We applied for PSBP funding a couple of years ago but failed to get it. Will there be another round of applications anytime soon?

Yes, during the PF2 second round of applications.

However, last summer, in order to inform future capital funding decisions, they did introduce a scheme intended to ascertain the building condition needs of the entire remaining school estate – the Property Data Survey Programme (PDSP). If the Survey has not yet been carried out at your school, then you would be well advised to ensure that the surveyor is made fully aware of items of concern so that these are clearly identified in the survey as requiring remedial action.

Local Authorities should still have a limited pot of monies available in certain cases for the most urgent school building needs but that in itself is open to interpretation. In the case of academies, the EFA has for the last few years also invited applications twice yearly for funding from the Academies Capital Maintenance Fund (ACMF) in order to provide funding for academies with urgent building condition or expansion needs.

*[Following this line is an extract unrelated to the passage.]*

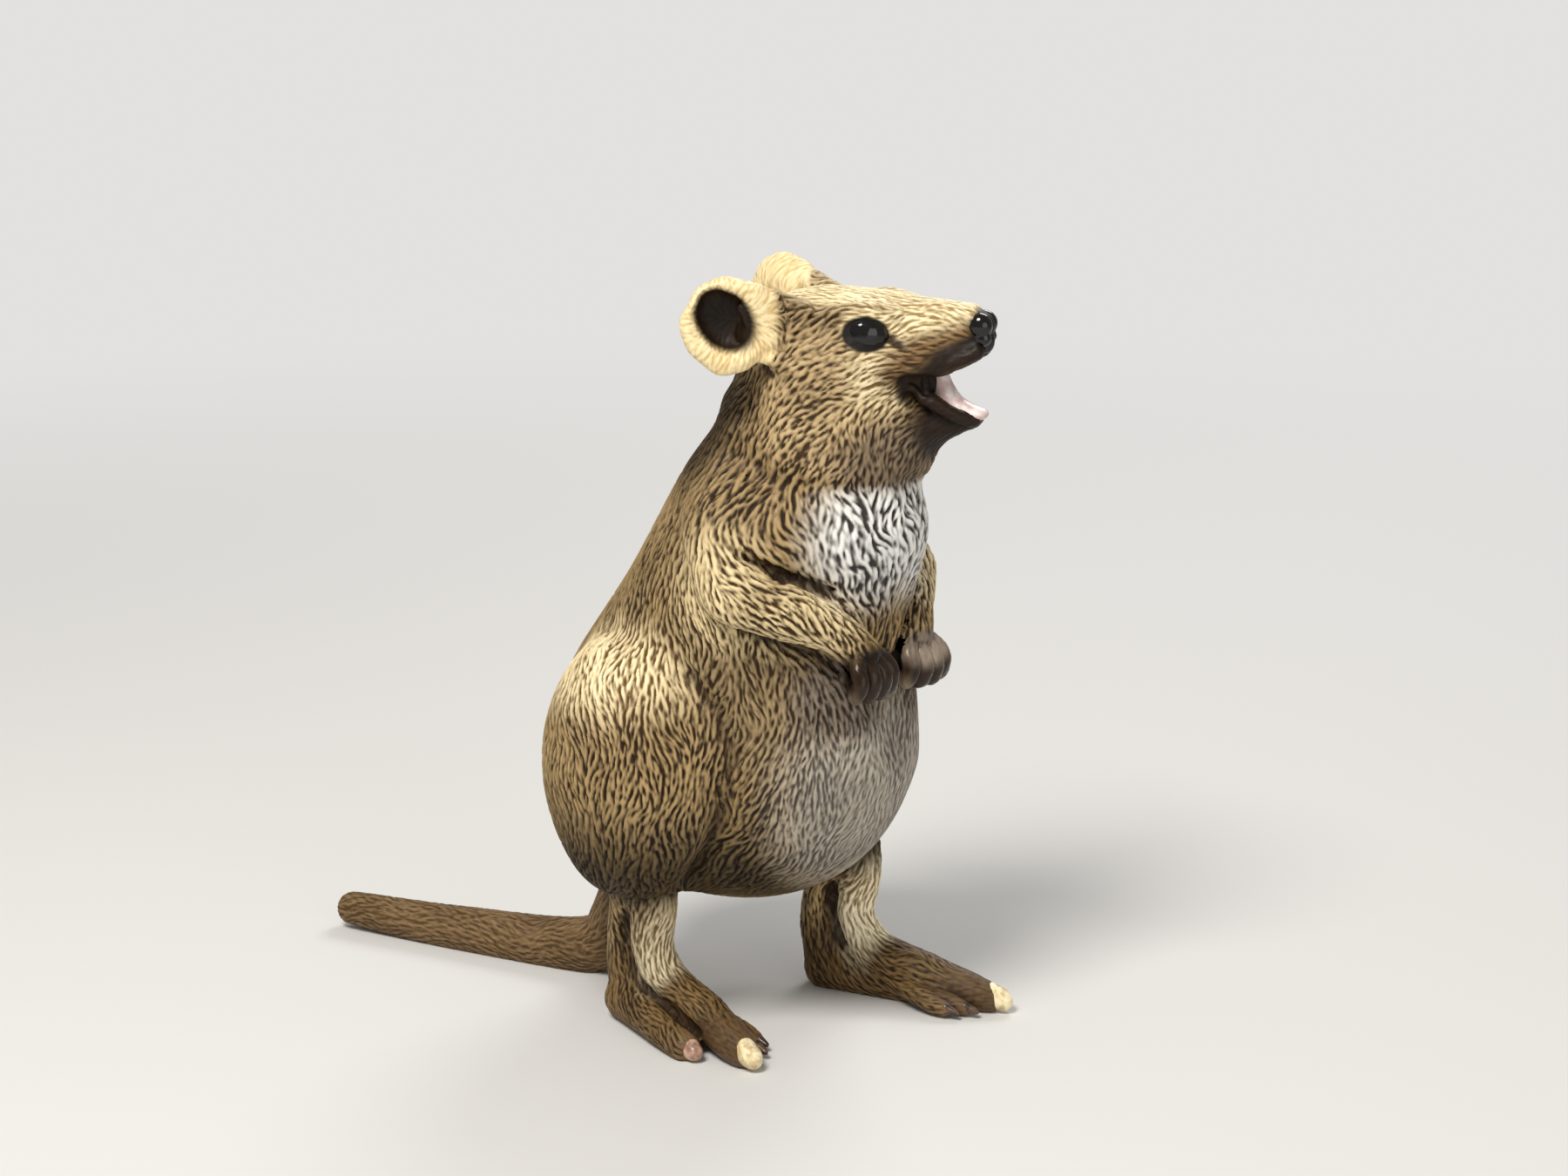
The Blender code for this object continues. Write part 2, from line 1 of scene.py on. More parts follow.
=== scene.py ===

Details of the ACMF application rounds are contained on the DfE website.

The next election is soon. Will that have any effect on the PSBP?

It is not possible to answer this question categorically, but in terms of the Government’s stated position, it is envisaged that the procurement of the first five privately financed batches will go ahead but the capital funded schools (whose funding is subject to the next Spending Review) will be eagerly awaiting the outcome of that Review which is due to be announced.